Hab den Code oben ausgebessert...


----------



## FINF_AW_Alex (2. Mrz 2015)

<---||  DU BIST EIN GOTT  ||--->

Ich verneige mich !!

vielen vielen Dank!!

sag mal by the Way, wieviele Jahre muss man Java programmieren um so den Durchblick zu haben?


----------



## stg (2. Mrz 2015)

FINF_AW_Alex hat gesagt.:


> wieviele Jahre muss man Java programmieren um so den Durchblick zu haben?
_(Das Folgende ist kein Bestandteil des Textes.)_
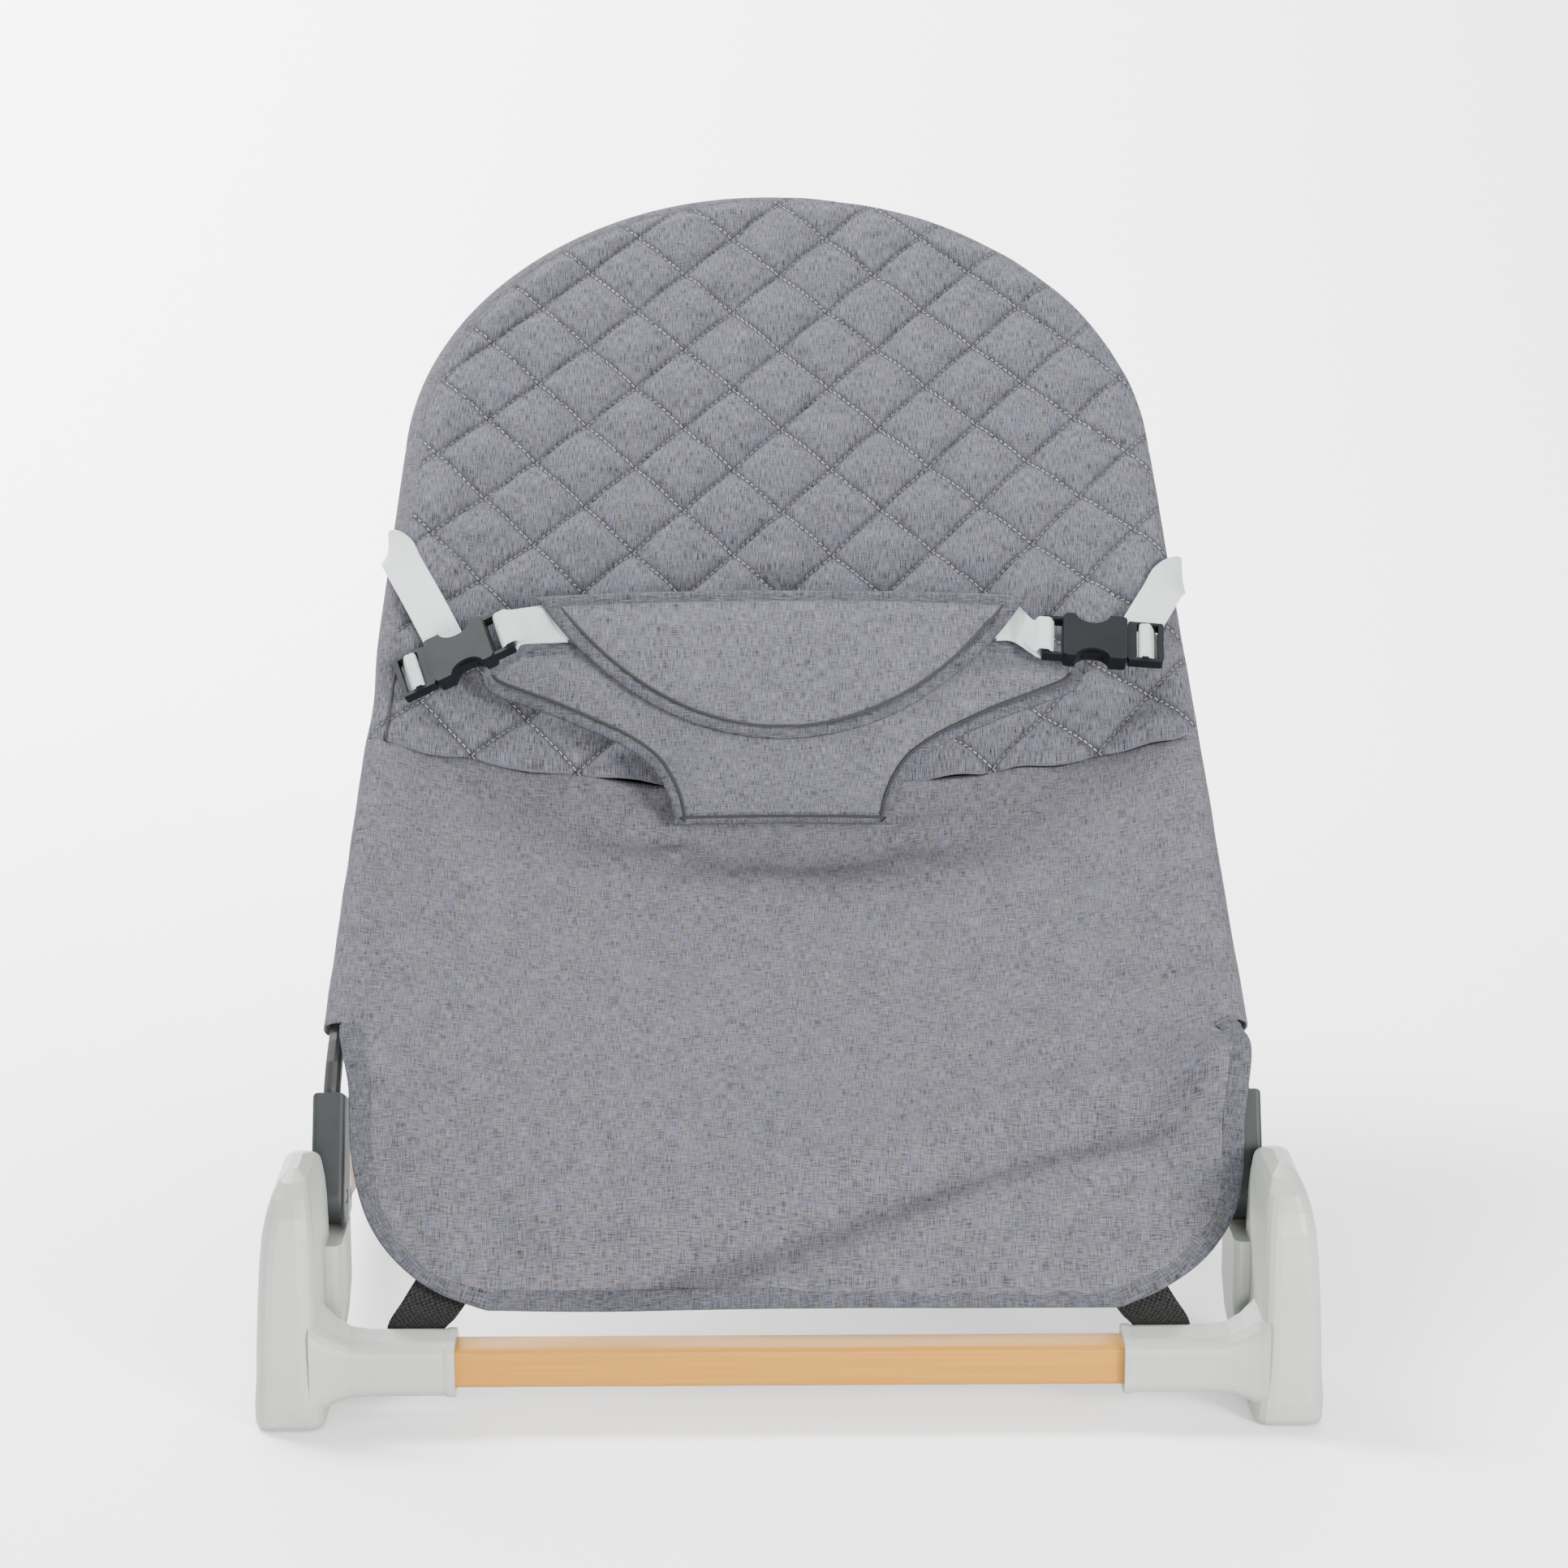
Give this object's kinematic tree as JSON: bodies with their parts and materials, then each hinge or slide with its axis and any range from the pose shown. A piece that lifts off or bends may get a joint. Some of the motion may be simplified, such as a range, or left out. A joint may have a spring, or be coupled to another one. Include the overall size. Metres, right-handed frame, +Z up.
{
  "type": "bouncer seat",
  "caption": "Reclining baby bouncer seat: quilted fabric sling on a bent rod loop, waist harness with side-release buckles, square-bar base with side brackets.",
  "frame": {"origin": "centre of the bounding box's footprint, on the floor the four rubber pads stand on", "axes": "+X across the seat to the right as seen from the foot end, +Y from the foot end to the head end, +Z up"},
  "size_m": [0.47, 0.5498, 0.4934],
  "materials": {
    "bracket": "satin light grey moulding",
    "boot": "satin dark grey",
    "wood": "wood-look foil, satin",
    "steel": "dark powder coat",
    "pad_rubber": "grey rubber",
    "fastener": "zinc plated",
    "cover": "heather grey-blue woven, quilted",
    "mesh": "black woven backing",
    "strap": "smooth off-white webbing",
    "buckle": "dark grey acetal",
    "tether": "black webbing"
  },
  "bodies": {
    "base": {"front_bar": "wood", "rear_bar": "wood", "left_bracket": "bracket", "left_rear_foot": "bracket", "left_side_rail": "wood", "left_front_foot_pad": "pad_rubber", "left_rear_foot_pad": "pad_rubber", "left_pivot_pin": "fastener", "left_pivot_cap": "bracket", "left_front_bar_screw": "fastener", "left_rear_bar_screw": "fastener", "left_rail_front_screw": "fastener", "left_rail_rear_screw": "fastener", "left_tether_strap": "tether", "right_bracket": "bracket", "right_rear_foot": "bracket", "right_side_rail": "wood", "right_front_foot_pad": "pad_rubber", "right_rear_foot_pad": "pad_rubber", "right_pivot_pin": "fastener", "right_pivot_cap": "bracket", "right_front_bar_screw": "fastener", "right_rear_bar_screw": "fastener", "right_rail_front_screw": "fastener", "right_rail_rear_screw": "fastener", "right_tether_strap": "tether"},
    "boots": {"left_boot": "boot", "right_boot": "boot"},
    "seat": {"seat_loop": "steel", "quilted_panel": "cover", "plain_panel": "cover", "back_panel": "mesh", "harness_pad": "cover", "harness_flap": "cover", "left_buckle_socket": "buckle", "left_pad_strap": "strap", "left_side_strap": "strap", "right_buckle_socket": "buckle", "right_pad_strap": "strap", "right_side_strap": "strap"},
    "left_plug": {"left_buckle_plug": "buckle"},
    "left_upper_release_prong": {"left_upper_prong": "buckle"},
    "left_lower_release_prong": {"left_lower_prong": "buckle"},
    "right_plug": {"right_buckle_plug": "buckle"},
    "right_upper_release_prong": {"right_upper_prong": "buckle"},
    "right_lower_release_prong": {"right_lower_prong": "buckle"}
  },
  "joints": [
    {"name": "seat_recline", "type": "hinge", "parent": "base", "child": "boots", "pos_m": [0, -0.19891, 0.082], "axis": [-1, 0, 0], "range_deg": [0, 18], "deforming": ["left_tether_strap", "right_tether_strap"]},
    {"name": "seat_bounce", "type": "hinge", "parent": "boots", "child": "seat", "pos_m": [0, -0.19891, 0.082], "axis": [-1, 0, 0], "range_deg": [-3, 5], "stiffness_Nm_per_rad": 330, "springref_deg": -0.66, "deforming": ["left_tether_strap", "right_tether_strap"]},
    {"name": "left_buckle_release", "type": "slide", "parent": "seat", "child": "left_plug", "axis": [-0.9042, -0.0144, -0.4269], "range_m": [0, 0.03], "deforming": ["left_side_strap"]},
    {"name": "left_upper_prong_press", "type": "slide", "parent": "left_plug", "child": "left_upper_release_prong", "axis": [-0.2924, 0.7494, 0.594], "range_m": [0, 0.002], "stiffness_N_per_m": 1500},
    {"name": "left_lower_prong_press", "type": "slide", "parent": "left_plug", "child": "left_lower_release_prong", "axis": [0.2924, -0.7494, -0.594], "range_m": [0, 0.002], "stiffness_N_per_m": 1500},
    {"name": "right_buckle_release", "type": "slide", "parent": "seat", "child": "right_plug", "axis": [0.997, -0.033, -0.0706], "range_m": [0, 0.03], "deforming": ["right_side_strap"]},
    {"name": "right_upper_prong_press", "type": "slide", "parent": "right_plug", "child": "right_upper_release_prong", "axis": [-0.0698, -0.7818, -0.6196], "range_m": [0, 0.002], "stiffness_N_per_m": 1500},
    {"name": "right_lower_prong_press", "type": "slide", "parent": "right_plug", "child": "right_lower_release_prong", "axis": [0.0698, 0.7818, 0.6196], "range_m": [0, 0.002], "stiffness_N_per_m": 1500}
  ]
}
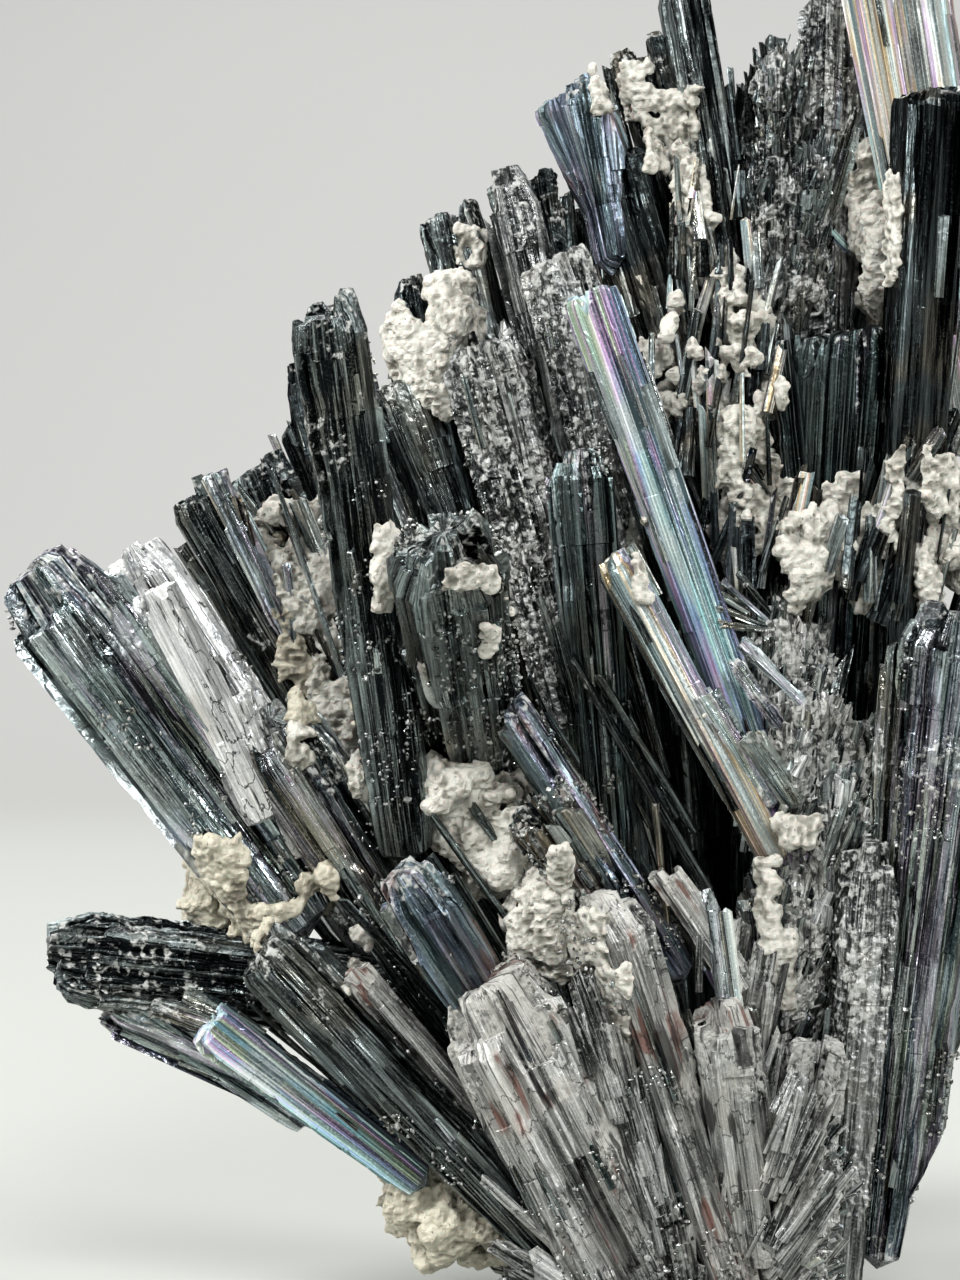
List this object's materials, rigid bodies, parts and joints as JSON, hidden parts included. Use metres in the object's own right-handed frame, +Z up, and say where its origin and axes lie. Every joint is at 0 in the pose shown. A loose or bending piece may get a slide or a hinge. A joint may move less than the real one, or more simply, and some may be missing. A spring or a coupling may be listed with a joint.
{
  "type": "stibnite crystal spray",
  "caption": "Fan-shaped spray of striated metallic stibnite prisms with white calcite grown between them, cut flat underneath so that it stands upright.",
  "frame": {"origin": "on the flat cut underneath, at the middle of the granular root where all the crystals meet", "axes": "+Z up out of the flat cut, along the spray's longest extent; -Y is the display side; +X to the right of the display side"},
  "size_m": [0.1156, 0.0746, 0.1399],
  "materials": {
    "stibnite_dark": "dark steel-grey metallic lustre, striated along each prism",
    "stibnite_bright": "bright silver-grey metallic lustre, striated along each prism",
    "stibnite_iridescent": "metallic lustre with a blue, teal, violet and gold tarnish film",
    "stibnite_frosted": "frosted grey, faintly brown-stained, low lustre",
    "stibnite_granular": "granular grey aggregate with small metallic glints",
    "calcite": "white to cream, dull to slightly waxy, ragged"
  },
  "bodies": {
    "root": {"front_tall_crystal": "stibnite_dark", "front_round_crystal": "stibnite_granular", "blue_grey_low_crystal": "stibnite_bright", "frosted_low_crystal": "stibnite_frosted", "long_low_crystal": "stibnite_dark", "middle_blue_crystal": "stibnite_bright", "middle_bronze_crystal": "stibnite_frosted", "trunk_crystal": "stibnite_frosted", "trunk_side_crystal": "stibnite_frosted", "right_big_crystal": "stibnite_bright", "right_lower_dark_crystal": "stibnite_dark", "left_big_crystal": "stibnite_bright", "left_low_dark_crystal": "stibnite_dark", "left_low_iridescent_crystal": "stibnite_iridescent", "left_low_pale_crystal": "stibnite_bright", "left_second_crystal": "stibnite_bright", "left_inner_crystal": "stibnite_bright", "left_back_blade": "stibnite_dark", "left_ragged_crystal": "stibnite_dark", "left_spiky_crystal": "stibnite_dark", "centre_iridescent_crystal": "stibnite_iridescent", "centre_slender_crystal": "stibnite_iridescent", "centre_teal_crystal": "stibnite_dark", "flat_top_crystal": "stibnite_granular", "granular_left_crystal": "stibnite_granular", "tall_round_crystal": "stibnite_dark", "upper_left_round_crystal": "stibnite_dark", "upper_left_dark_crystal": "stibnite_dark", "back_dark_crystal": "stibnite_dark", "top_blue_crystal": "stibnite_iridescent", "top_shoulder_crystal": "stibnite_dark", "top_dark_crystal": "stibnite_dark", "right_black_crystal": "stibnite_dark", "right_teal_crystal": "stibnite_iridescent", "top_bright_crystal": "stibnite_bright", "top_granular_crystal": "stibnite_granular", "right_edge_low_crystal": "stibnite_dark", "right_edge_middle_crystal": "stibnite_bright", "back_left_bundle": "stibnite_dark", "back_upper_left_bundle": "stibnite_dark", "back_left_high_bundle": "stibnite_dark", "back_middle_bundle": "stibnite_bright", "back_top_bundle": "stibnite_dark", "back_right_bundle": "stibnite_dark", "back_far_right_bundle": "stibnite_bright", "rear_left_bundle": "stibnite_dark", "rear_right_bundle": "stibnite_bright", "root_mass": "stibnite_granular", "granular_mass": "stibnite_granular", "top_granular_mass": "stibnite_granular", "calcite_underside": "calcite", "calcite_left_gap": "calcite", "calcite_left_drape": "calcite", "calcite_upper_left": "calcite", "calcite_top_drape": "calcite", "calcite_middle_strip": "calcite", "calcite_right_notch": "calcite", "calcite_right_face": "calcite", "calcite_cavity": "calcite", "calcite_boot": "calcite"}
  },
  "joints": []
}
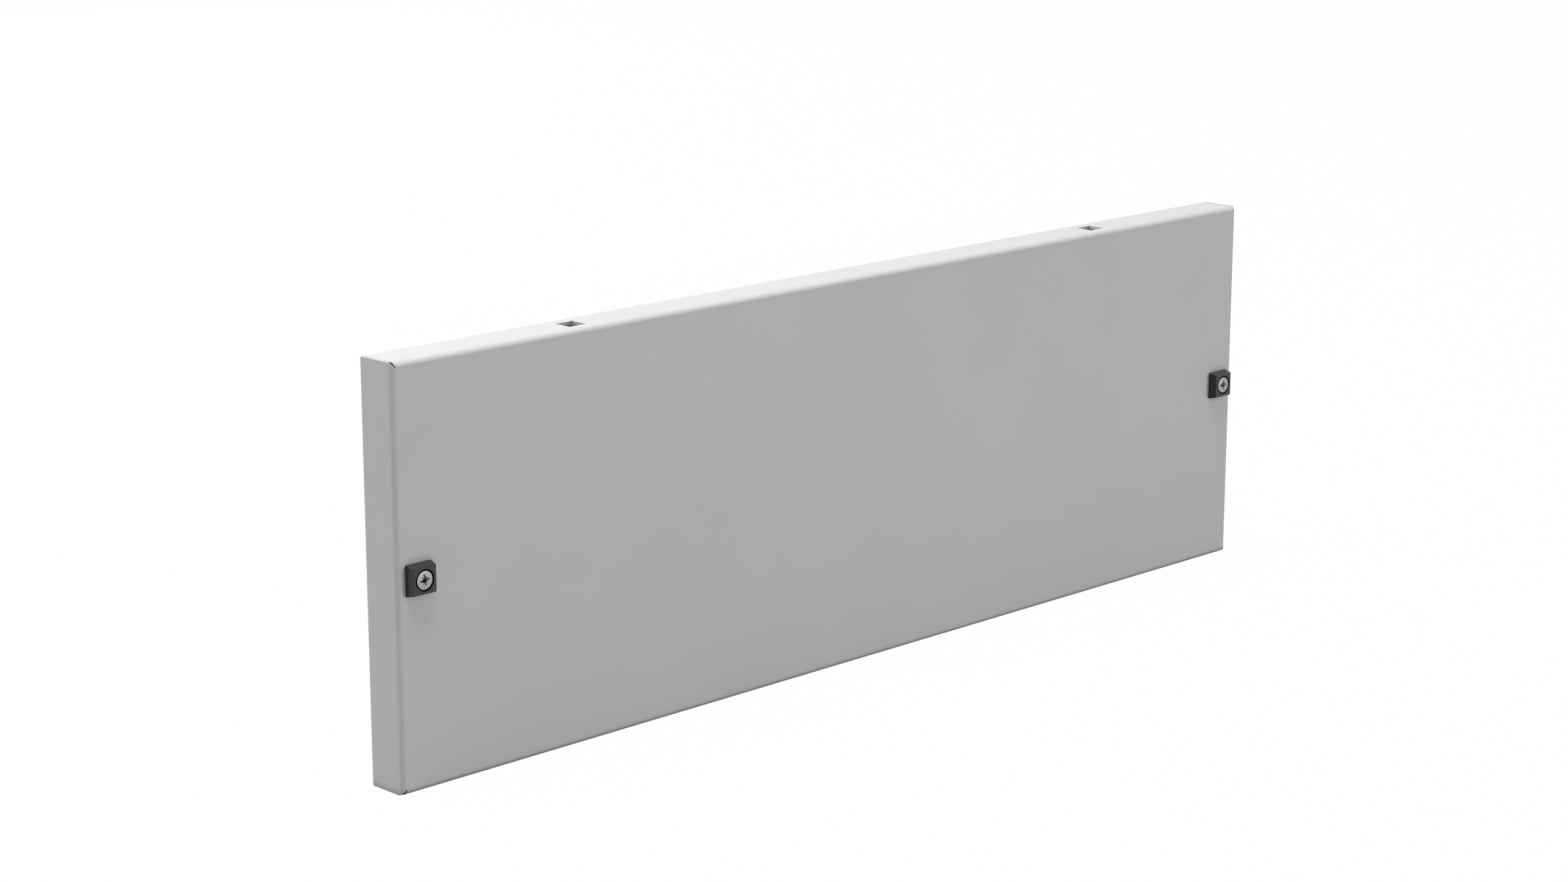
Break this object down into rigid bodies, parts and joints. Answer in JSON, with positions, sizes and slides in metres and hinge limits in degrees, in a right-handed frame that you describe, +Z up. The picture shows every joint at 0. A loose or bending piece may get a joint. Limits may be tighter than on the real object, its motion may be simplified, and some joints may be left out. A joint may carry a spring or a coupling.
{
  "type": "blanking panel",
  "caption": "Folded sheet steel blanking panel for a rack bay, with a square plastic bush and a captive cross recess screw at each end.",
  "frame": {"origin": "midway between the two fixing screws, on the mounting plane at the back of the return lips", "axes": "+X along the panel, to the right when its front is seen; +Y out of the back, the way the screws point; +Z up"},
  "size_m": [0.5964, 0.0402, 0.2],
  "materials": {
    "powder_coat": "fine light grey powder coat",
    "black_plastic": "as moulded",
    "plated_steel": "zinc plated",
    "spring_steel": "phosphated"
  },
  "bodies": {
    "tray": {"panel": "powder_coat", "left_bush": "black_plastic", "right_bush": "black_plastic"},
    "left_clip": {"left_retaining_clip": "spring_steel"},
    "right_clip": {"right_retaining_clip": "spring_steel"},
    "left_fastener": {"left_screw": "plated_steel"},
    "right_fastener": {"right_screw": "plated_steel"}
  },
  "joints": [
    {"name": "left_screw_travel", "type": "slide", "parent": "tray", "child": "left_clip", "axis": [0, -1, 0], "range_m": [0, 0.0125]},
    {"name": "left_screw_turn", "type": "hinge", "parent": "left_clip", "child": "left_fastener", "pos_m": [-0.286, 0, 0], "axis": [0, 1, 0], "continuous": true},
    {"name": "right_screw_travel", "type": "slide", "parent": "tray", "child": "right_clip", "axis": [0, -1, 0], "range_m": [0, 0.0125]},
    {"name": "right_screw_turn", "type": "hinge", "parent": "right_clip", "child": "right_fastener", "pos_m": [0.286, 0, 0], "axis": [0, 1, 0], "continuous": true}
  ]
}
Ich würde nicht sagen, dass ich "so den Durchblick" habe, sondern ich hab auch noch einen riesigen Berg vor mir, den es zu lernen gibt. Wie schnell es damit vorran geht, hängt natürlich stark davon ab, wie intensiv man sich damit beschäftigt / beschäftigen kann. Ich mach nun seit knapp 3 Monaten nichts anderes, und in der Zeit hab ich den größten "Sprung" gemacht.
Man muss einfach weitermachen... und alle paar Monate (oder auch nur Wochen) rauft man sich die Haare, wenn man sieht, was man kürzlich erst noch für einen Mist geschrieben hat


----------



## FINF_AW_Alex (2. Mrz 2015)

Oh, und ich habe noch ein Problem entdeckt   :autsch:

Wenn eine andere Klasse nun auch auf diese Methode mit dem selben Aufruf zugreifen will bekomme ich ein Problem... :-(

Glassfish meint dazu:

Warnung:   JSF1074: Verwalteter Bean mit dem Namen 'secureControler' wurde bereits registriert.  Ersetzen des bestehenden Klassentyps des verwalteten Beans setix.security.SecureControler durch setix.secure.acl.SecureControler.

im SecureControler befindet sich meine isAllowed Methode...

heißt das jetzt ich kann nur eine Methode auf meine isAllowed Methode zugreifen lassen? ;(


----------



## FINF_AW_Alex (2. Mrz 2015)

stg hat gesagt.:


> ... und alle paar Monate (oder auch nur Wochen) rauft man sich die Haare, wenn man sieht, was man kürzlich erst noch für einen Mist geschrieben hat



das stimmt !! Wenn man dran bleibt hat man immer öfters Momente der Erleuchtung


----------



## stg (2. Mrz 2015)

Hast du wirklich zwei Klasse mit dem Namen "secureController" als Bean registiert?
Einmal `setix.security.SecureControler` und einmal `setix.secure.acl.SecureControler` 
Du hast ja ganz offenbar zwei Klasse mit dem gleichen Namen in zwei verschiedenen packages. Wenn du beide unter dem gleichen Namen als ManagedBean registrierst, dann hast du hier ganz einfach einen Namenskonflikt.


----------



## FINF_AW_Alex (2. Mrz 2015)

Hehe, das wärs ja, ne hab ich nicht.... also das Programm läuft aber die MEldung bekomm ich trotzdem... ?!?


----------